You can still customize your Spartan however you want, the only thing that’s changed is how you unlock those armor pieces. In the 2010 Reach, everything you did in the game would grant you credits, which you could then spend in an in-game store to unlock different looks for your character. That system is completely gone and is replaced with a battle pass type system a la Fortnite. It’s not inherently bad but you can’t pick which armor piece you’re going to unlock next. Instead, you’re stuck which whatever the next tier gives you, regardless of whether you like it or not.

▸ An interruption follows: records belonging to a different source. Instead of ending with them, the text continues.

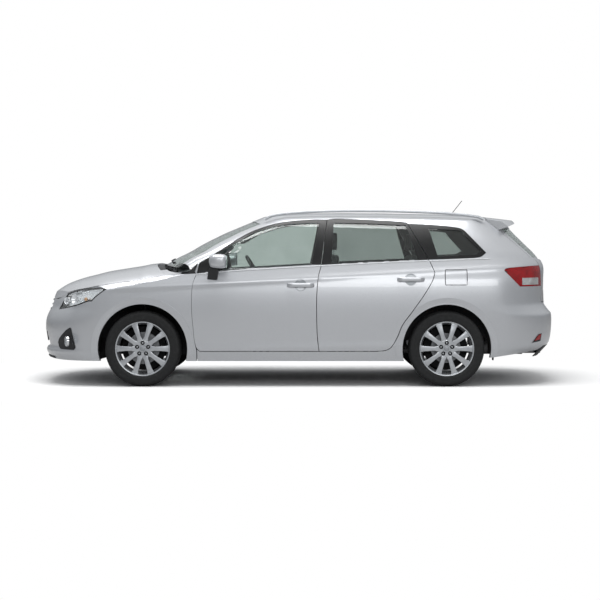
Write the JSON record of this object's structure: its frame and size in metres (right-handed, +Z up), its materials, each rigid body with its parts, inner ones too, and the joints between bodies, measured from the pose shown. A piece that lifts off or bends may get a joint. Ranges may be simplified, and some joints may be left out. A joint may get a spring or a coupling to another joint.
{
  "type": "five-door station wagon",
  "caption": "Silver five-door station wagon with roof rails, alloy wheels, opening doors, bonnet and tailgate, steered front wheels and a hollow cabin.",
  "frame": {"origin": "on the ground, half-way along the car, on its centreline", "axes": "+X rearward along the car, +Y to the car's right, +Z up"},
  "size_m": [4.5493, 2.0596, 1.6178],
  "materials": {
    "paint": "silver metallic paint",
    "alloy": "cast and painted",
    "rubber": "tyre rubber",
    "glass": "tinted glass",
    "lens": "clear lens",
    "red_lens": "red lens",
    "trim": "grained black plastic",
    "cabin": "grained grey plastic",
    "cloth": "woven seat cloth",
    "steel": "black coated steel",
    "iron": "cast and machined",
    "exhaust": "bare steel tube"
  },
  "bodies": {
    "car_body": {"floor_pan": "steel", "side_panel_left": "paint", "side_panel_right": "paint", "roof_panel": "paint", "front_fenders": "paint", "cowl_panel": "trim", "front_bumper": "paint", "rear_bumper": "paint", "grille": "trim", "lower_intake": "trim", "headlamps": "lens", "tail_lamps": "red_lens", "windscreen": "glass", "quarter_glass": "glass", "roof_rails": "alloy", "wipers": "trim", "aerial": "trim", "dashboard": "cabin", "front_seats": "cloth", "rear_bench": "cloth", "engine_block": "iron", "exhaust": "exhaust", "rear_axle_beam": "steel", "front_subframe": "steel", "mud_flaps": "trim"},
    "bonnet": {"bonnet": "paint"},
    "front_door_left": {"front_door_left": "paint", "front_door_glass_left": "glass", "door_mirror_left": "paint"},
    "front_door_right": {"front_door_right": "paint", "front_door_glass_right": "glass", "door_mirror_right": "paint"},
    "rear_door_left": {"rear_door_left": "paint", "rear_door_glass_left": "glass"},
    "rear_door_right": {"rear_door_right": "paint", "rear_door_glass_right": "glass"},
    "tailgate": {"tailgate": "paint", "tailgate_glass": "glass"},
    "fuel_flap": {"fuel_flap": "paint"},
    "steering_wheel": {"steering_wheel": "cabin"},
    "knuckle_left": {"knuckle_left": "iron"},
    "knuckle_right": {"knuckle_right": "iron"},
    "wheel_front_left": {"rim_front_left": "alloy", "tyre_front_left": "rubber"},
    "wheel_front_right": {"rim_front_right": "alloy", "tyre_front_right": "rubber"},
    "wheel_rear_left": {"rim_rear_left": "alloy", "tyre_rear_left": "rubber"},
    "wheel_rear_right": {"rim_rear_right": "alloy", "tyre_rear_right": "rubber"}
  },
  "joints": [
    {"name": "bonnet_hinge", "type": "hinge", "parent": "car_body", "child": "bonnet", "pos_m": [-1.148, 0, 1.058], "axis": [0, 1, 0], "range_deg": [0, 52]},
    {"name": "tailgate_hinge", "type": "hinge", "parent": "car_body", "child": "tailgate", "pos_m": [1.642, 0, 1.47], "axis": [0, -1, 0], "range_deg": [0, 80]},
    {"name": "fuel_flap_hinge", "type": "hinge", "parent": "car_body", "child": "fuel_flap", "pos_m": [1.2768, -0.83739, 0.93366], "axis": [0, -0.2396, -0.9709], "range_deg": [0, 90]},
    {"name": "steering_wheel_turn", "type": "hinge", "parent": "car_body", "child": "steering_wheel", "pos_m": [-0.368, -0.35, 0.9586], "axis": [0.8572, 0, 0.515], "range_deg": [-460, 460]},
    {"name": "steer_left", "type": "hinge", "parent": "car_body", "child": "knuckle_left", "pos_m": [-1.33, -0.6, 0.3235], "axis": [0, 0, 1], "range_deg": [-32, 32]},
    {"name": "steer_right", "type": "hinge", "parent": "car_body", "child": "knuckle_right", "pos_m": [-1.33, 0.6, 0.3235], "axis": [0, 0, 1], "range_deg": [-32, 32]},
    {"name": "front_door_left_hinge", "type": "hinge", "parent": "car_body", "child": "front_door_left", "pos_m": [-0.911, -0.876, 0.62], "axis": [0, 0, -1], "range_deg": [0, 65]},
    {"name": "rear_door_left_hinge", "type": "hinge", "parent": "car_body", "child": "rear_door_left", "pos_m": [0.157, -0.876, 0.62], "axis": [0, 0, -1], "range_deg": [0, 65]},
    {"name": "front_door_right_hinge", "type": "hinge", "parent": "car_body", "child": "front_door_right", "pos_m": [-0.911, 0.876, 0.62], "axis": [0, 0, 1], "range_deg": [0, 65]},
    {"name": "rear_door_right_hinge", "type": "hinge", "parent": "car_body", "child": "rear_door_right", "pos_m": [0.157, 0.876, 0.62], "axis": [0, 0, 1], "range_deg": [0, 65]},
    {"name": "wheel_front_left_spin", "type": "hinge", "parent": "knuckle_left", "child": "wheel_front_left", "pos_m": [-1.33, -0.748, 0.3235], "axis": [0, 1, 0], "continuous": true},
    {"name": "wheel_front_right_spin", "type": "hinge", "parent": "knuckle_right", "child": "wheel_front_right", "pos_m": [-1.33, 0.748, 0.3235], "axis": [0, 1, 0], "continuous": true},
    {"name": "wheel_rear_left_spin", "type": "hinge", "parent": "car_body", "child": "wheel_rear_left", "pos_m": [1.27, -0.748, 0.3235], "axis": [0, 1, 0], "continuous": true},
    {"name": "wheel_rear_right_spin", "type": "hinge", "parent": "car_body", "child": "wheel_rear_right", "pos_m": [1.27, 0.748, 0.3235], "axis": [0, 1, 0], "continuous": true}
  ],
  "couplings": [
    {"joint": "steer_right", "follows": "steer_left", "ratio": 1}
  ]
}
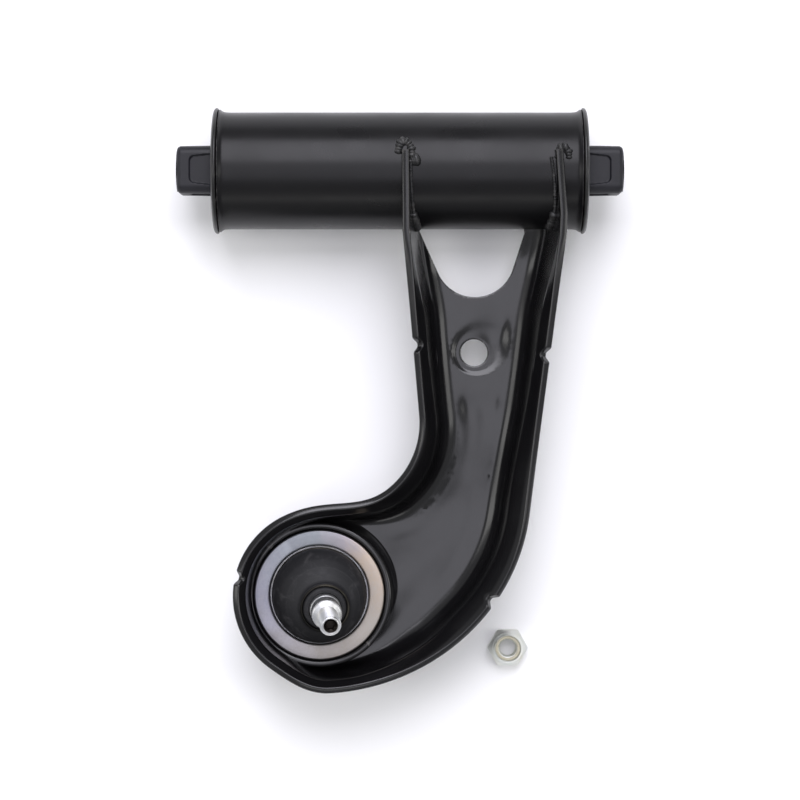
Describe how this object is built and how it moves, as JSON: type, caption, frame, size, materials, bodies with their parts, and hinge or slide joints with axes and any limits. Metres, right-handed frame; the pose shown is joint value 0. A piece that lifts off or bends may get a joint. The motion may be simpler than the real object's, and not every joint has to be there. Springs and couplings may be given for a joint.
{
  "type": "control arm",
  "caption": "Pressed J-shaped suspension arm with a cross tube on rubber pivot bushes at one end, an upright ball joint stud in a rubber boot at the other, and a loose lock nut.",
  "frame": {"origin": "middle of the pivot tube's axis", "axes": "+X along the pivot tube's axis towards the arm's outer bush, +Y from the ball joint towards the tube, +Z along the ball joint's housing towards its stud"},
  "size_m": [0.2112, 0.2752, 0.0777],
  "materials": {
    "arm_stamping": "gloss black electrocoat on pressed steel",
    "pivot_tube": "gloss black electrocoat",
    "ear_weld_left": "coated weld bead",
    "ear_weld_right": "coated weld bead",
    "under_weld_left": "coated weld bead",
    "under_weld_right": "coated weld bead",
    "bush_sleeve_left": "black coated steel",
    "bush_sleeve_right": "black coated steel",
    "bush_rubber_left": "moulded black rubber",
    "bush_rubber_right": "moulded black rubber",
    "bush_nose_left": "black moulding",
    "bush_nose_right": "black moulding",
    "inner_sleeve_left": "machined steel",
    "inner_sleeve_right": "machined steel",
    "spacer_tube": "drawn steel tube",
    "joint_housing": "turned steel",
    "ball_seat_upper": "natural plastic",
    "ball_seat_lower": "natural plastic",
    "closing_plate": "zinc-plated steel",
    "preload_spring": "tempered spring steel",
    "retaining_ring": "zinc plating, iridescent",
    "dust_boot": "moulded black rubber",
    "boot_lower_clip": "spring wire",
    "boot_upper_clip": "spring wire",
    "ball_stud": "turned and zinc-plated steel",
    "stud_ball": "ground and polished steel",
    "lock_nut": "zinc-plated steel",
    "nut_insert": "nylon"
  },
  "bodies": {
    "arm": {"arm_stamping": "arm_stamping", "pivot_tube": "pivot_tube", "ear_weld_left": "ear_weld_left", "ear_weld_right": "ear_weld_right", "under_weld_left": "under_weld_left", "under_weld_right": "under_weld_right", "bush_sleeve_left": "bush_sleeve_left", "bush_sleeve_right": "bush_sleeve_right", "bush_rubber_left": "bush_rubber_left", "bush_rubber_right": "bush_rubber_right", "joint_housing": "joint_housing", "ball_seat_upper": "ball_seat_upper", "ball_seat_lower": "ball_seat_lower", "closing_plate": "closing_plate", "preload_spring": "preload_spring", "retaining_ring": "retaining_ring", "dust_boot": "dust_boot", "boot_lower_clip": "boot_lower_clip"},
    "pivot_core": {"inner_sleeve_left": "inner_sleeve_left", "inner_sleeve_right": "inner_sleeve_right", "spacer_tube": "spacer_tube", "bush_nose_left": "bush_nose_left", "bush_nose_right": "bush_nose_right"},
    "stud_ball": {"stud_ball": "stud_ball"},
    "boot_neck": {"boot_upper_clip": "boot_upper_clip"},
    "stud": {"ball_stud": "ball_stud"},
    "lock_nut": {"lock_nut": "lock_nut", "nut_insert": "nut_insert"}
  },
  "joints": [
    {"name": "pivot_swing", "type": "hinge", "parent": "arm", "child": "pivot_core", "pos_m": [0, 0, 0], "axis": [1, 0, 0], "range_deg": [-25, 25], "stiffness_Nm_per_rad": 30, "deforming": ["bush_rubber_left", "bush_rubber_right"]},
    {"name": "stud_tilt_x", "type": "hinge", "parent": "arm", "child": "stud_ball", "pos_m": [-0.0382, -0.2004, -0.0135], "axis": [1, 0, 0], "range_deg": [-28, 7.9], "deforming": ["dust_boot"]},
    {"name": "stud_tilt_y", "type": "hinge", "parent": "stud_ball", "child": "boot_neck", "pos_m": [-0.0382, -0.2004, -0.0135], "axis": [0, 0.9846, 0.175], "range_deg": [-24.1, 11.8], "deforming": ["dust_boot"]},
    {"name": "stud_spin", "type": "hinge", "parent": "boot_neck", "child": "stud", "pos_m": [-0.0382, -0.2004, -0.0135], "axis": [0.1075, -0.174, 0.9789], "continuous": true},
    {"name": "lock_nut_lift", "type": "slide", "parent": "arm", "child": "lock_nut", "axis": [0, 0, 1], "range_m": [0, 0.06]}
  ]
}
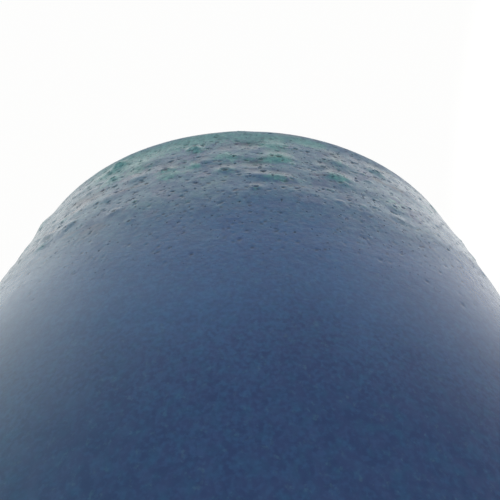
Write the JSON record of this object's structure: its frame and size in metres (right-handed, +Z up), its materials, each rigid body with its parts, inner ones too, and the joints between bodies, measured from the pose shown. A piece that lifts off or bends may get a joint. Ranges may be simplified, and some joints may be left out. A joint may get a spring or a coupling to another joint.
{
  "type": "stoneware vase",
  "caption": "Shouldered stoneware bottle vase with a short waisted neck, a luted foot ring, a matt cobalt glaze and a cratered grey-green volcanic glaze band round the shoulder.",
  "frame": {"origin": "on the vase's axis, on the plane that the foot ring stands on", "axes": "+Z up along the axis of revolution, towards the mouth; X and Y lie in the plane of the foot"},
  "size_m": [0.2067, 0.2068, 0.2715],
  "materials": {
    "stoneware": "unglazed fired stoneware, matt and slightly gritty",
    "cobalt_glaze": "satin matt, softly mottled",
    "volcanic_glaze": "satin, blistered and pitted",
    "liner_glaze": "smooth, glossy"
  },
  "bodies": {
    "root": {"clay_body": "stoneware", "neck_collar": "stoneware", "foot_ring": "stoneware", "base_glaze": "cobalt_glaze", "crater_glaze": "volcanic_glaze", "liner_glaze": "liner_glaze"}
  },
  "joints": []
}
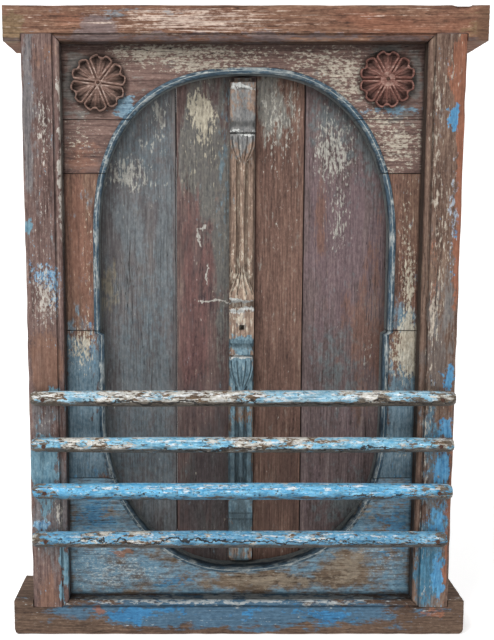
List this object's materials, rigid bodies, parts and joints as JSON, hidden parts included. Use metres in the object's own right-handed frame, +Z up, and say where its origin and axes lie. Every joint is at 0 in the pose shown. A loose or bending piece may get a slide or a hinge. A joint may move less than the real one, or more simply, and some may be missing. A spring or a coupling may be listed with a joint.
{
  "type": "arched window frame with plank shutters",
  "caption": "Weathered wooden window with an arched surround, plank shutters on pintles, a carved astragal, guard rods and carved rosettes, in worn blue and cream paint.",
  "frame": {"origin": "on the ground under the middle of the sill", "axes": "+Z up along the stiles, +Y to the back of the window, +X to the right as seen from the front"},
  "size_m": [0.742, 0.131, 1],
  "materials": {
    "frame_wood": "weathered teak with remains of blue and cream paint",
    "surround_wood": "weathered teak with worn grey, teal and cream paint",
    "shutter_wood": "weathered teak planks with worn slate paint",
    "astragal_wood": "carved teak with worn cream and teal paint",
    "rosette_wood": "bare carved wood, dark in the hollows",
    "rod_paint": "turned wood with flaking sky blue and white paint",
    "nail_iron": "rusty forged iron"
  },
  "bodies": {
    "frame": {"head": "frame_wood", "sill": "frame_wood", "stile_left": "frame_wood", "stile_right": "frame_wood", "top_board": "surround_wood", "corner_board_left": "surround_wood", "corner_board_right": "surround_wood", "side_board_upper_left": "surround_wood", "side_board_upper_right": "surround_wood", "side_board_lower_left": "surround_wood", "side_board_lower_right": "surround_wood", "bottom_board": "surround_wood", "rosette_left": "rosette_wood", "rosette_left_nail": "nail_iron", "rosette_right": "rosette_wood", "rosette_right_nail": "nail_iron", "rod_1": "rod_paint", "rod_1_nail_left": "nail_iron", "rod_1_nail_right": "nail_iron", "rod_2": "rod_paint", "rod_2_nail_left": "nail_iron", "rod_2_nail_right": "nail_iron", "rod_3": "rod_paint", "rod_3_nail_left": "nail_iron", "rod_3_nail_right": "nail_iron", "rod_4": "rod_paint", "rod_4_nail_left": "nail_iron", "rod_4_nail_right": "nail_iron"},
    "left_leaf": {"left_leaf_outer_board": "shutter_wood", "left_leaf_inner_board": "shutter_wood", "left_leaf_top_ledge": "shutter_wood", "left_leaf_bottom_ledge": "shutter_wood", "astragal": "astragal_wood"},
    "right_leaf": {"right_leaf_outer_board": "shutter_wood", "right_leaf_inner_board": "shutter_wood", "right_leaf_top_ledge": "shutter_wood", "right_leaf_bottom_ledge": "shutter_wood"}
  },
  "joints": [
    {"name": "left_shutter", "type": "hinge", "parent": "frame", "child": "left_leaf", "pos_m": [-0.268, 0.0275, 0.5], "axis": [0, 0, 1], "range_deg": [0, 90]},
    {"name": "right_shutter", "type": "hinge", "parent": "frame", "child": "right_leaf", "pos_m": [0.268, 0.0275, 0.5], "axis": [0, 0, -1], "range_deg": [0, 90]}
  ]
}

I should probably mention this isn’t a paid feature, it’s free and even though it’s labeled as season 1 my understanding is that the pass will never go away, so you can’t be locked out of those items.
Finally, I’d be remiss if I didn’t mention that Halo Reach is part of a much bigger collection. If you’re not interested in any of the other Halo games then you can purchase Reach by itself for about 10$ but the games all share a UI. It’s not a problem because the UI has been updated from the Xbox One version and is really easy and intuitive to use.
343 Industries have also said they’ll be bringing Forge in later, a mode where people are able to edit the already available multiplayer maps.
Spartans Never Die
Halo Reach is a special game and 343 Industries have done a phenomenal job porting it to PC. It’s all still there, Reach retains its magic even nine years later. With its new control options, updated graphics and active multiplayer this is probably the definitive edition of Halo Reach. There are a few bugs, sure, but when the overall product is of such high quality it’s hard to focus on those faults. The future of Halo is looking really good, and 10$ to play one of the best games in the franchise is an absolute steal. Unless the new progression system really isn’t for you then you should definitely give this updated classic a chance.
After all, Spartans never die. They just come back nine years later better than ever.